JOB SUMMARY
Design, build, deploy, and optimize enterprise-grade AI systems powered by foundation models, LLMs, retrieval-augmented generation, and agentic AI workflows. The role converts AI concepts into secure, scalable, observable, and supportable production systems suitable for a regulated financial-services environment.
Key Responsibilities
Design and implement LLM-powered applications such as knowledge assistants, document intelligence solutions, workflow agents, summarization tools, and decision-support systems.
Build RAG pipelines using embeddings, chunking strategies, vector databases, semantic retrieval, reranking, response grounding, and citation patterns.
Adapt and optimize models using LoRA, PEFT, instruction tuning, distillation, transfer learning, quantization, and domain adaptation techniques.
Develop scalable APIs, microservices, model-serving components, and integration patterns across cloud, hybrid, or containerized environments.
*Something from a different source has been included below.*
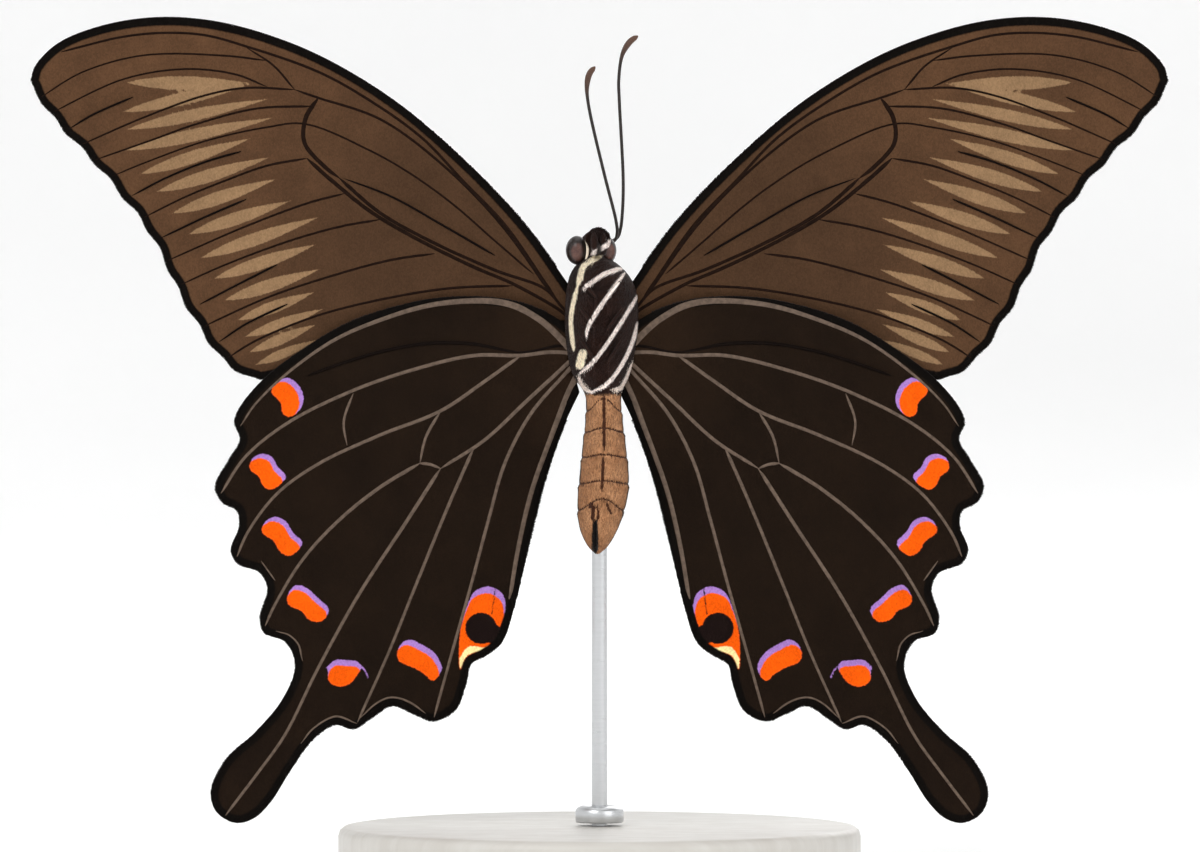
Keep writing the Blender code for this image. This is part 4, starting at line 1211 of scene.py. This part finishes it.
def make_eye_rim():
    """A pale crescent of scales on the face's side of the near eye: a flat cord bent round it, whose
    thickness is a power of a sine along it."""
    steps = 40
    swing = np.radians(np.linspace(*EYE_RIM_SWING, steps))
    path = head_place(-EYE_OFFSET + 0.36 + 0.36 * np.cos(swing), -np.cos(swing * 0.75) - 0.2,
                      1.12 * np.sin(swing) - EYE_DROP)
    thick = EYE_RIM_THICK * np.sin(np.linspace(0.15, np.pi - 0.15, steps)) ** 0.6
    rings = tube_rings(path, thick, thick * 0.7, 12, (-0.3, -1, 0))
    shade = np.full(len(loft_points(rings)), 0.5)
    finish = tuft_finish("eye rim scales", tone(238, 222, 200))
    wear(loft_piece("eye_rim_left", rings, finish, {"shade": shade}), "body_hair")


FACE_AT = (0.36, -0.85, 0.36)
FACE_SIZE = (1.08, 1.15, 1.14)
FACE_TUFTS = 3600
FACE_HAIR = ((0.3, 0.6), (0.05, 0.085), (0.2, 0.6))


def face_surface(tilt, turn):
    """The furry brow between the eyes: an ellipsoid by its tilt from the top and its turn."""
    shape = np.roll(ball(tilt, turn), -1, -1) * FACE_SIZE
    return head_place(*np.moveaxis(shape + FACE_AT, -1, 0))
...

Optimize inference workloads for latency, throughput, token efficiency, cost, reliability, and user experience.
Implement model and application observability, including prompt logs, retrieval quality, hallucination indicators, drift signals, feedback loops, cost telemetry, and service health.
Embed security, privacy, Responsible AI, and model risk controls into AI application design and delivery.
Create production documentation, runbooks, release notes, test evidence, and audit-ready implementation records.
Required Qualifications
7+ years in AI/ML engineering, platform engineering, software engineering, or applied machine learning.
Hands-on experience with LLMs, transformers, embeddings, RAG, semantic search, and GenAI application patterns.
Strong Python engineering skills with PyTorch, TensorFlow, Hugging Face, LangChain, LlamaIndex, Semantic Kernel, or equivalent frameworks.
Experience deploying production AI services using APIs, containers, Kubernetes, CI/CD, cloud-native services, and monitoring platforms.
Practical knowledge of model evaluation, fine-tuning, inference optimization, and secure data handling.
Preferred Qualifications
Banking, risk, compliance, financial crime, operations, or enterprise technology background.
Experience with Azure OpenAI, AWS Bedrock, Vertex AI, Databricks, vLLM, Triton, MLflow, Kubeflow, or model gateways.
Exposure to model risk, AI governance, audit controls, AI cost governance, and private or open-source LLM deployments.